Man that's rough. Did you think it would be a more gradual transition towards renewable? or that regulations would relax? It's situations like these that make me so nervous about futures trading

kek

the thing is, coal use has barely dropped. Renewables havent really taken any market share and are still a meme, barely accounting for a few percent of electricity production. Natural gas has taken some market share.

Almost all energy companies overstretched themselves funding growth with debt during the last boom. so when natural gas prices dropped 80%, the price of coal naturally did too. That and Obama EPA's "war on coal" bankrupted literally every coal company in the U.S. They all could have survived if you look at their books they were never insolvent.

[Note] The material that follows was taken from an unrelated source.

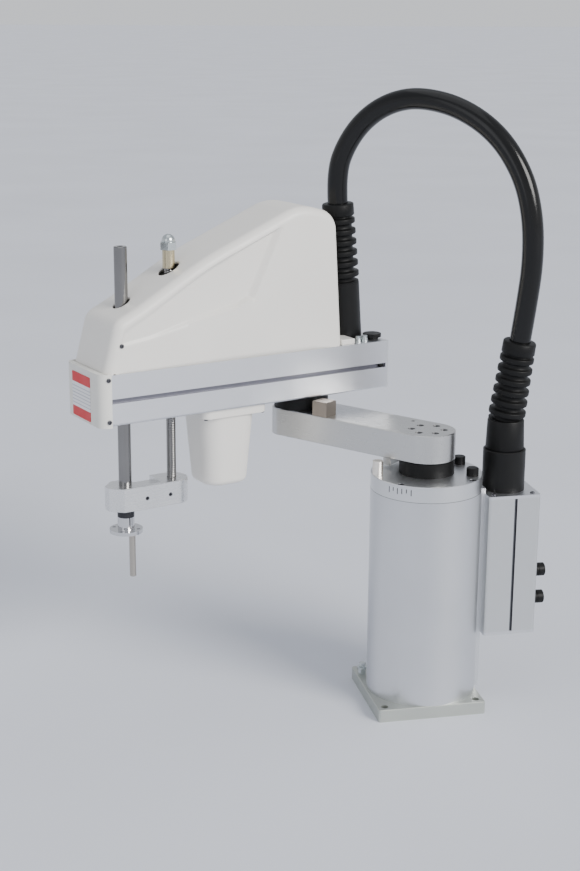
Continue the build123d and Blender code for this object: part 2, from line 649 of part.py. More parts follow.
def belt_plan(grow):
    """The outline round both pulleys, each radius grown by the same amount."""
    small = MOTOR_PULLEY_R + grow
    large = NUT_PULLEY_R + grow
    lean = asin((large - small) / (SCREW_U - MOTOR_U))
    ends = []
    for u, radius in ((MOTOR_U, small), (SCREW_U, large)):
        ends.append((u - radius * sin(lean), radius * cos(lean)))
    (u0, v0), (u1, v1) = ends
    band = make_face(Polyline((u0, v0), (u1, v1), (u1, -v1), (u0, -v0), close=True))
    return band + Pos(MOTOR_U, 0) * Circle(small) + Pos(SCREW_U, 0) * Circle(large)


def z_belt():
    loop = extrude(Pos(0, 0, 417.5) * belt_plan(1.9), 11.0)
    loop -= extrude(Pos(0, 0, 416.5) * belt_plan(0.3), 13.0)
    save("z_belt", ARM_2, loop)


# ---------------------------------------------------------------- vertical axis


def z_shaft():
    shaft = rod(SHAFT_R, BLOCK_LOW, SHAFT_TOP, SHAFT_U, 0)
    shaft = chamfer(shaft.edges().group_by(Axis.Z)[-1], 0.8)
    shaft += rod(SPIGOT_R, FLANGE_LOW + 1.0, BLOCK_LOW, SHAFT_U, 0)
    save("z_shaft", ARM_2, shaft - rod(3.5, FLANGE_LOW, SHAFT_TOP + 1, SHAFT_U, 0))


def ball_screw():
    screw = rod(SCREW_R, 260.0, 571.0, SCREW_U, 0) + rod(4.0, 571.0, 579.0, SCREW_U, 0)
    save("ball_screw", ARM_2, screw)
    save("screw_collar", ARM_2, tube(7.5, SCREW_R, 549.0, 571.0, SCREW_U, 0))
    nut = extrude(Pos(SCREW_U, 0, 571.0) * RegularPolygon(9.3, 6, major_radius=False), 9.0)
    dome = Pos(SCREW_U, 0, 581.5) * Sphere(8.2) - rod(12.0, 560.0, 580.0, SCREW_U, 0)
    save("screw_cap_nut", ARM_2, nut + dome - rod(4.0, 570.0, 579.5, SCREW_U, 0))


def link_block():
    plan = make_face(
        Polyline(
            (SCREW_U, BLOCK_HALF),
            (266.0, BLOCK_HALF),
            (280.0, 6.0),
            (280.0, -6.0),
            (266.0, -BLOCK_HALF),
            (SCREW_U, -BLOCK_HALF),
            close=True,
        )
    )
    plan += Pos(SCREW_U, 0) * Circle(BLOCK_HALF)
    body = extrude(Pos(0, 0, BLOCK_LOW) * plan, BLOCK_HIGH - BLOCK_LOW)
    levels = body.faces().sort_by(Axis.Z)
    body = chamfer(levels[0].edges() + levels[-1].edges(), 0.6)
    body -= block(212.0, 243.0, -21.0, 14.0, BLOCK_HIGH - 6.0, BLOCK_HIGH + 1)
    body -= block(250.5, 251.5, -21.0, -7.0, BLOCK_LOW - 1, BLOCK_HIGH + 1)
    body -= rod(SHAFT_R, BLOCK_LOW - 1, BLOCK_HIGH + 1, SHAFT_U, 0)
    body -= rod(SCREW_R, 260.0, BLOCK_HIGH + 1, SCREW_U, 0)
    screws = []
    for u in (203.0, 235.0):
        place = Pos(u, BLOCK_HALF, 270.0) * Rot(-90, 0, 0)
        body -= place * rod(2.5 + SCREW_GAP, -9.0, 1.0)
        screw = rod(2.5, -8.5, -0.6)
        screws.append(place * (screw - extrude(Pos(0, 0, -3.0) * RegularPolygon(1.4, 6), 4.0)))
    save("link_block", ARM_2, body)
    save("block_set_screws", ARM_2, *screws)


def tool_end():
    flange = rod(20.5, FLANGE_LOW, FLANGE_LOW + 4.5, SHAFT_U, 0)
    flange += rod(10.5, FLANGE_LOW + 4.5, 245.0, SHAFT_U, 0)
    flange -= rod(SPIGOT_R, FLANGE_LOW + 1.0, 246.0, SHAFT_U, 0)
    flange -= block(SHAFT_U - 0.8, SHAFT_U + 0.8, 5.0, 12.0, FLANGE_LOW + 5.5, 246.0)
    holes = [(SHAFT_U + x, y) for x, y in ring_points(4, 15.75, 45.0)]
    save("tool_flange", ARM_2, drill(flange, 2.1, FLANGE_LOW - 1, FLANGE_LOW + 6, holes))
    save("shaft_collar", ARM_2, tube(10.5, SPIGOT_R, 245.3, 251.8, SHAFT_U, 0))
    pin = rod(TOOL_PIN_R, TOOL_PIN_LOW, FLANGE_LOW, TOOL_PIN_U, 0)
    save("tool_pin", ARM_2, chamfer(pin.edges().group_by(Axis.Z)[0], 0.6))


def main():
    base_plate()
    base_screws()
    ground_terminal()
    column()
    column_cap()
    shoulder_base_side()
    connector_box()
    connector_box_covers()
    cable_sockets()
    base_gland()
    arm_gland()
    hose()
    arm_1()
    shoulder_arm_side()
    elbow()
    arm_2_frame()
    front_cap()
    rear_end()
    top_cover()
    motor_cover()
    arm_2_screws()
    z_drive_housings()
    z_drive_wheels()
    z_belt()
    z_shaft()
    ball_screw()
    link_block()
    tool_end()


main()
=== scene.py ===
import math

import bmesh
import bpy
from mathutils import Matrix, Vector


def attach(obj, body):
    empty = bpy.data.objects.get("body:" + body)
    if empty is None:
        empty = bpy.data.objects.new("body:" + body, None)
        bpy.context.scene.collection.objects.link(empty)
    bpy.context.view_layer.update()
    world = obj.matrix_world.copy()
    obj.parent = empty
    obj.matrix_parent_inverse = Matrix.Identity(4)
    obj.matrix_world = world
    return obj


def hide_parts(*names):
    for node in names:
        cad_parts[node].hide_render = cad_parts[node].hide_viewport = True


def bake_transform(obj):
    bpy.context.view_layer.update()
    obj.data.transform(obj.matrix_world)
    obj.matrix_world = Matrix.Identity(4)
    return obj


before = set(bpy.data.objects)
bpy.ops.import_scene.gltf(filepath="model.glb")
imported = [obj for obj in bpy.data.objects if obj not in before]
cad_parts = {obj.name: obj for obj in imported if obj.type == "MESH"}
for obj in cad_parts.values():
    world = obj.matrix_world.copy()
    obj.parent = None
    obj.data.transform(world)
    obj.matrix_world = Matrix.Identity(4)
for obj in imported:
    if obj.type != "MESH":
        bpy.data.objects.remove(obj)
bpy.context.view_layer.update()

# Places shared with the CAD model, in millimetres: each arm's own frame has X along the arm.
MM = 0.001
TURN_1, TURN_2 = math.radians(130.5), math.radians(200)
ARM_1_LENGTH = 195
BASE = Matrix.Identity(4)
ARM_1 = Matrix.Rotation(TURN_1, 4, "Z")
ELBOW = ARM_1 @ Matrix.Translation((ARM_1_LENGTH, 0, 0))
ARM_2 = Matrix.Translation(ELBOW.translation) @ Matrix.Rotation(TURN_2, 4, "Z")
RAIL_HIGH = 437.0
SLOT_Z = 405.0
SHAFT_U, SCREW_U, MOTOR_U = 255.0, 191.0, 123.0
HOSE_R = 13.0
HOSE_ROUTE = [
    (111.0, -8.4, 462.0),
    (115.4, -12.5, 505.0),
    (119.8, -16.6, 560.0),
    (117.6, -14.5, 615.0),
    (106.6, -4.3, 664.0),
    (81.7, 18.8, 709.0),
    (45.4, 52.5, 738.0),
    (6.1, 88.8, 748.0),
    (-23.7, 116.2, 741.0),
    (-49.6, 140.4, 720.0),
    (-68.7, 158.2, 688.0),
    (-80.1, 165.2, 651.0),
    (-77.3, 166.2, 612.0),
]
HOSE_SPLIT = 6
BOOT_FOOT_Z = 362.0
BOOT_COLLAR, BOOT_PITCH, BOOT_RIBS = 18.0, 13.7, 6
ARM_GLAND_U = -66.0


# ---------------------------------------------------------------- materials


class Nodes:
    """A material's node tree with short ways to add and join nodes."""

    def __init__(self, name, color, metallic, roughness):
        self.material = bpy.data.materials.new(name)
        self.material.use_nodes = True
        self.tree = self.material.node_tree
        self.shader = self.tree.nodes["Principled BSDF"]
        self.shader.inputs["Base Color"].default_value = (*color, 1)
        self.shader.inputs["Metallic"].default_value = metallic
        self.shader.inputs["Roughness"].default_value = roughness
        self.color = color
        self.coords = self.add("ShaderNodeTexCoord").outputs["Object"]

    def add(self, kind, **values):
        node = self.tree.nodes.new(kind)
        for key, value in values.items():
            setattr(node, key, value)
        return node

    def join(self, source, target):
        """Link one socket to another."""
        self.tree.links.new(source, target)

    def noise(self, scale, stretch=(1, 1, 1), turn=0.0, detail=3.0):
        """Noise over the object's own coordinates, stretched along turned axes."""
        spin = self.add("ShaderNodeMapping")
        spin.inputs["Rotation"].default_value = (0, 0, -turn)
        self.join(self.coords, spin.inputs["Vector"])
        grow = self.add("ShaderNodeMapping")
        grow.inputs["Scale"].default_value = stretch
        self.join(spin.outputs[0], grow.inputs["Vector"])
        node = self.add("ShaderNodeTexNoise")
        node.inputs["Scale"].default_value = scale
        node.inputs["Detail"].default_value = detail
        self.join(grow.outputs[0], node.inputs["Vector"])
        return node.outputs[0]

    def spread(self, source, low, high):
        """The middle of a noise's range, spread from low to high."""
        node = self.add("ShaderNodeMapRange")
        node.inputs["From Min"].default_value = 0.3
        node.inputs["From Max"].default_value = 0.7
        node.inputs["To Min"].default_value = low
        node.inputs["To Max"].default_value = high
        self.join(source, node.inputs["Value"])
        return node.outputs[0]

    def vary_color(self, source, amount):
        """Make the colour a little darker and lighter, by a share of itself."""
        ramp = self.add("ShaderNodeValToRGB")
        ramp.color_ramp.elements[0].position = 0.3
        ramp.color_ramp.elements[1].position = 0.7
        ramp.color_ramp.elements[0].color = (*[c * (1 - amount) for c in self.color], 1)
        ramp.color_ramp.elements[1].color = (*[min(1, c * (1 + amount)) for c in self.color], 1)
        self.join(source, ramp.inputs[0])
        self.join(ramp.outputs[0], self.shader.inputs["Base Color"])

    def vary_roughness(self, source, low, high):
        """Let the roughness run from low to high."""
        self.join(self.spread(source, low, high), self.shader.inputs["Roughness"])

    def bump(self, source, distance, strength=1.0):
        """A grain too fine to model, with its depth in metres."""
        node = self.add("ShaderNodeBump")
        node.inputs["Distance"].default_value = distance
        node.inputs["Strength"].default_value = strength
        self.join(source, node.inputs["Height"])
        self.join(node.outputs[0], self.shader.inputs["Normal"])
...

The stocks were just shorted to zero until management gave up

The lesson is dont invest against political headwinds I guess.

NEW COKE.

Look at Valaent (VRX) and SUNE

They went crazy with acquisitions, company rotten to the core raising drug prices and have 30B debt

I do think they'll go back though and won't end up like SUNE

>That being said I feel like there hasn't been a good corporate mismanagement scandal in a while


Here you go user

latimes.com/business/la-fi-lending-club-layoffs-20160628-snap-story.html

>The latest disclosures Tuesday, uncovered by a company investigation, found that in the last few weeks of December 2009, Laplanche and three relatives took out 32 loans for a total of $722,800. All but three of those loans were repaid in full over the next two months, implying they were taken out to artificially goose loan numbers.

It just gets better and better for Lending Club

Lending Club is like Zenefits. They're both horribly managed.